Benz: Right. And this is not an ESG part of the process. This would correspond or would relate to anyone who is building any type of portfolio. But I think that that's the main way to think about how to put together a portfolio, is thinking about your proximity to spending that money for whatever goal that you're saving for. So, obviously, if you are saving for goals that are close at hand, you want to have more safe investments in that portfolio, and you'd want to gradually tip into safer investments as that goal date draws near. If you are a 30-year-old saving for retirement, well, obviously you have a lot more room to tolerate fluctuations in the portfolio. You want a more-aggressive asset mix most likely because you want to try to reach for the highest return potential that you can get. So, I think that that's a key starting point when investors are thinking about building a portfolio composed of ESG funds or any type of funds. Think about your time horizon and that in turn can inform how much safety you need in that portfolio.

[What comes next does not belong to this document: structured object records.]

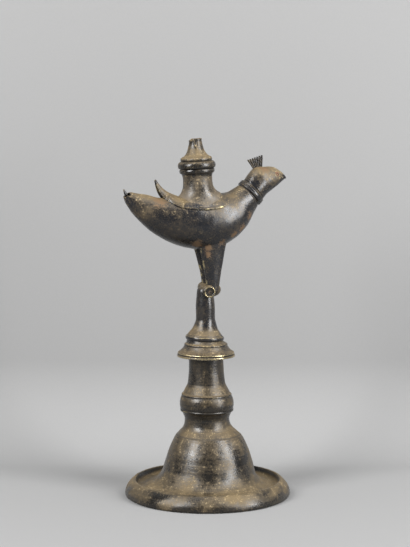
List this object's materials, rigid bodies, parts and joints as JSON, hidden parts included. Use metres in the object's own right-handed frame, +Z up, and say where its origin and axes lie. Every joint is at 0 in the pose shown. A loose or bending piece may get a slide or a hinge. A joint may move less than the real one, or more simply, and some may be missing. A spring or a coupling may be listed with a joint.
{
  "type": "bird-shaped ritual oil lamp",
  "caption": "Cast brass oil lamp: a bird-shaped reservoir with a lidded filler neck and a wick mouth in the tail, on a pedestal with a drip saucer.",
  "frame": {"origin": "on the ground, under the middle of the whole lamp from tail to beak", "axes": "+Z up, +X towards the beak, +Y to the bird's left"},
  "size_m": [0.134, 0.131, 0.2822],
  "materials": {
    "pedestal": "cast brass with a dark brown-black patina, tan dust in the saucer and worn bright edges",
    "bird_reservoir": "cast brass with a dark brown-black patina, rusty patches and worn yellow rims",
    "filler_lid": "cast brass with a dark patina under tan dust"
  },
  "bodies": {
    "root": {"pedestal": "pedestal", "bird_reservoir": "bird_reservoir", "filler_lid": "filler_lid"}
  },
  "joints": []
}
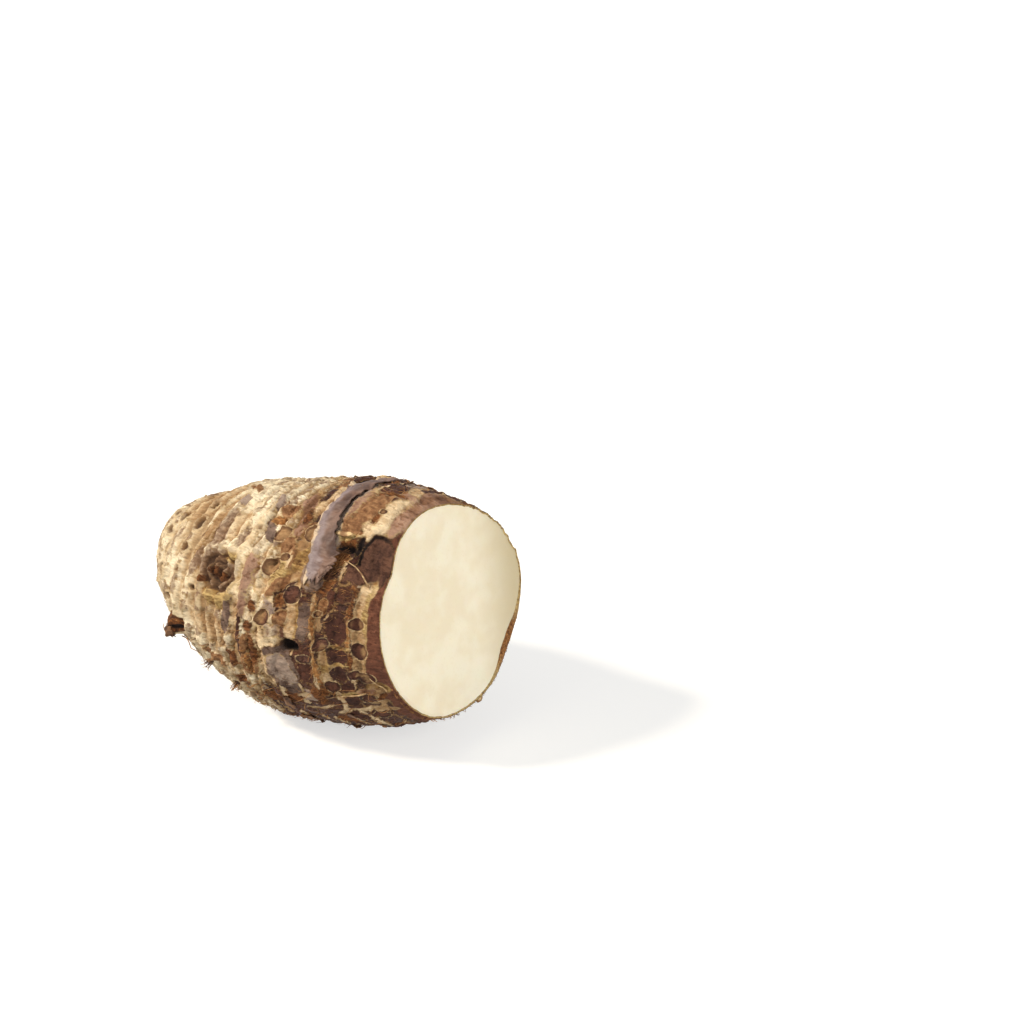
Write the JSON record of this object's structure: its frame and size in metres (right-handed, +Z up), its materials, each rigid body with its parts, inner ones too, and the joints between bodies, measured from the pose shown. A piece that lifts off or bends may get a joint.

Dziubinski: And Christine, the ESG landscape has really exploded in the past several years, as you pointed out earlier. Are there still pockets of the market where there maybe aren't great ESG options?

Benz: There are potentially a few, Susan, but there has been such a rapid rollout of products in this space that really it's possible to cover the major asset classes with very good quality ESG funds. So, within fixed income, within international equity, obviously, U.S. equity for U.S. investors, that's where you will find the most choices today and you'll be able to really pick and choose. We talked about that gradation. You'll have a lot of latitude to choose the right type of product for you. There are some types of funds though that you will not find an ESG representative of. So, for example, metals, commodities, you probably wouldn't expect to see ESG choices there, and indeed there aren't. But I would say for the most part where people cannot find ESG choices, those are niche categories that you wouldn't want to use in any sort of size within a portfolio in any case.

Dziubinski: Well, Christine, sounds like there's a lot of good news out there for ESG investors and for those looking to dip a toe in ESG waters for the first time.

Benz: Lots of choices.

Dziubinski: Thank you for your time today, Christine. We appreciate it.

Benz: Thank you so much, Susan.

Dziubinski: I'm Susan Dziubinski with Morningstar. Thank you for tuning in.